İşin aslı şu ki, İslam toplumlarından Nobel ödülü verilen hemen hemen tüm isimler gibi Malala da takdiri büyük çoğunlukla Batılı toplumlardan ve Batılı entelijansiyadan alıyor. Müslüman coğrafyanın çoğunda olduğu gibi Pakistan'da da Nobel ödüllerinin kendi toplum ve medeniyetinin değerleriyle barışık olmayanlara ya da buna karşı kullanılmaya elverişli olanlara verildiğine dair en azından uygulamada oldukça haklı nedenlere dayanan bir kanaat var. Malala'ya verilen Nobel barış Ödülü'nün bu algıyı güçlendirdiğini söylemek sanırım gereksiz. Ancak Malala bu anlamda ikinci kategoriye giriyor. Yani davasında birey olarak haklı olsa da, Taliban bahanesi üzerinden kendi toplumunun değerlerine karşı kullanılan bir araç haline dönüşmüş durumda. Malala Yusufzai'nin, bekâretlerini hâlâ koruyabilen 12-13 yaşındaki kız çocuklarının okullarında alay konusu oldukları bir ülke tarafından el üstünde tutulurken kendi toplumunun sorunlarına karşı bir algı yönetimi sembolü haline getirilmesinin başkaca bir izahı da yok zaten. Aynı saldırıda aynı nedenlerle yaralanan iki kız çocuğu Kainat Riaz ve Shazia Ramzan'a aynı Batı ilgisinin neden gösterilmediği de ayrıca bir merak konusu.
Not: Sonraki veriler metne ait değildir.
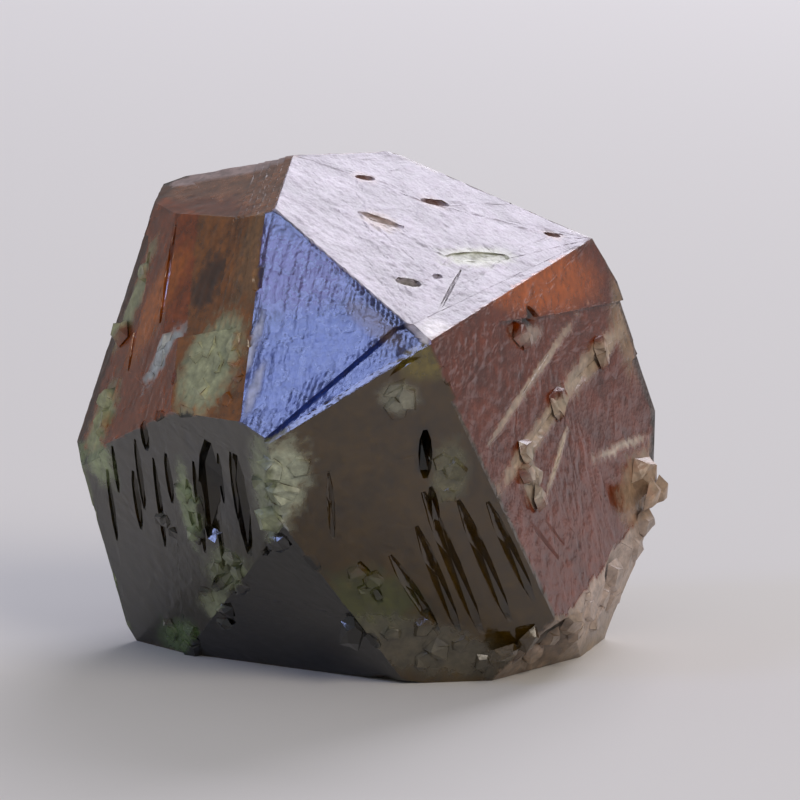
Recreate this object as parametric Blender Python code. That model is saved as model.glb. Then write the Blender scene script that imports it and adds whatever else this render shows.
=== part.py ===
# Grossular garnet crystal: one loose crystal, 20 mm across, resting on its flat base.
#
# The crystal is a block cut by its growth faces, mostly rhombs of the garnet dodecahedron.
# Terraces, etched grooves and chips are then cut into it, and the crust that grew on it is
# added, so that the whole is one closed solid. X runs to the right, Y to the back, Z up.

import math
import random
from typing import NamedTuple

import bmesh
import bpy
from mathutils import Matrix, Vector

MM = 0.001
NODE = "garnet_crystal"
COLLECTION = "grossular_garnet_crystal"
SEED = 3

# Centre of growth, from which the distance of every face is measured, in mm.
GROWTH_CENTRE = (0.0, 0.5, 8.5)
BLANK_SIDE = 60.0

# A crust is strewn with grains, each a blunt five-sided pyramid. Its top has this share of
# its foot's radius, it is this share of that radius tall, and its corners are uneven.
GRAIN_SIDES = 5
GRAIN_TOP = 0.6
GRAIN_HEIGHT = 0.5
GRAIN_WOBBLE = 0.13
GRAIN_TILT = 0.16
GRAIN_STRETCH = (0.8, 1.25)
GRAIN_RADIUS_RANGE = (0.8, 1.15)
GRAIN_LIFT = (-0.12, 0.04)
CRUST_COVER = 0.95
CRUST_LEAST = 3
GOLDEN_ANGLE = math.radians(137.5)
SPIRAL_JITTER = 0.3

# Icosphere subdivisions: a groove has 20 faces and a shell-shaped fracture 320.
GROOVE_DETAIL = 1
FRACTURE_DETAIL = 3


class Face(NamedTuple):
    """A growth face: where it looks and how far it is from the growth centre.

    An azimuth of 0 looks to the front (-Y) and 90 to the right (+X), in degrees.
    The distance is in mm.
    """

    azimuth: float
    elevation: float
    distance: float


FACES = {
    "crown": Face(55, 62, 6.05),
    "front_upper": Face(-26, 30, 7.35),
    "front_lower": Face(9, -20, 6.2),
    "front_right": Face(65, 12, 5.5),
    "left_inner": Face(-50, 25, 7.35),
    "left_outer": Face(-65, 19, 7.65),
    "left_shoulder": Face(-57, 68, 8.5),
    "left_lower": Face(-48, -21, 6.9),
    "left_heel": Face(-87, -14, 10.15),
    "foot_triangle": Face(-31, -37, 7.05),
    "right_foot": Face(72, -16, 8.45),
    "under_left": Face(-26, -74, 8.8),
    "under_right": Face(49, -41, 9.2),
    "back_crown": Face(-148, 76, 8.95),
    "back_shoulder": Face(158, 40, 9.05),
    "back_right": Face(124, 22, 10.9),
    "back_upper": Face(-171, 20, 7.4),
    "back_left": Face(-94, 18, 9.45),
    "back_right_lower": Face(154, -30, 10.2),
    "back_left_lower": Face(-140, -24, 10.8),
    "base": Face(0, -90, 8.5),
}


class Terrace(NamedTuple):
    """A part of a face that grew less far, as an outline on the face and a depth, in mm."""

    face: str
    outline: tuple
    depth: float


class Groove(NamedTuple):
    """An etched groove or pit, from start to end on a face, in mm."""

    face: str
    start: tuple
    end: tuple
    width: float
    depth: float


class Crust(NamedTuple):
    """An oval patch of grown-on grains: its centre and half sizes on a face, in mm, its
    turn in degrees, and the radius of a grain in mm."""

    face: str
    centre: tuple
    half_size: tuple
    turn: float
    grain: float


# How far a slab that lowers part of a face stands out over it, in mm.
CUT_CLEARANCE = 2.0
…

Pakistanlıların büyük kısmı onun eğitim arzusunu ve bu hakkını savunmak için gösterdiği cesareti övgüyle karşılarken yine de Malala'ya verilen Nobel ödülünü 'politik bir karar ve bir komplo' olarak değerlendirmekten geri kalmıyor. Hatta bu konuda daha ileri gidenler onu Amerikalılar tarafından Pakistanlı Müslümanları şekillendirmek için kullanılan bir figür olarak görüyor. Pakistan'ın önde gelen dindar partilerinden birinin mensubu Maulana Gul Naseeb gibi onu 'Amerika tarafından kendi ahlaksız kültürünü Pakistan'a benimsetmek için ortaya atılmış bir piyon' olarak görenlerden, Pakistan'ın Hindistan'dan ayrılarak bağımsız kalmasına karşı çıkan laiklik yanlısı ANP Partisi mensubu babası Ziyauddin Yusufzai gibi 'ülkesini satan bir tip' olarak görenlere kadar hakkında olumsuz görüşler besleyen hayli geniş bir kesim söz konusu. Kimileri ise ülkesindeki uygulamaları dünyanın en yüksek platformlarında eleştirirken ve Taliban'ın aşırılıkçı uygulamalarına karşı çıkarken, aynı bölgede ABD insansız hava araçları tarafından öldürülen çocuklar konusunda sessiz kaldığı için Malala'yı affedemiyor. Bazılarına göre ise o artık klasikleşmiş bir hikâye ve Doğulu insanın vazgeçilmez kompleksi olan 'Beyaz Adam tarafından kurtarılan yerli kız kompleksi'nin son örneği olarak bu senaryoda kaçınılmaz olan rolünü oynuyor ve kendi kabilesinin kaba adamlarının yaptıkları kötülüklerinin mağduru olarak kendi toplumuna karşı beyaz adamla iş birliği yapıyor. Böylelikle, eğitim hakkı engellenen kızların kurtarılması adına bütün o işgaller, bombardımanlar, kukla yönetimler, insansız hava araçları tarafından siviller ve çocuklara yapılan katliamlar temize çıkmış oluyor. Pakistan, Afganistan, Irak, Suriye, Sudan, Somali ve daha nice yerlerde yaratılan yüzbinlerce Batı mağduru başka Malalaların üzeri örtülmüş oluyor. Açık olan şu ki, Nobel ödülü ile Malala Yusufzai ismi Pakistan için görüş birliğine konu olmaktan şimdi çok daha uzak.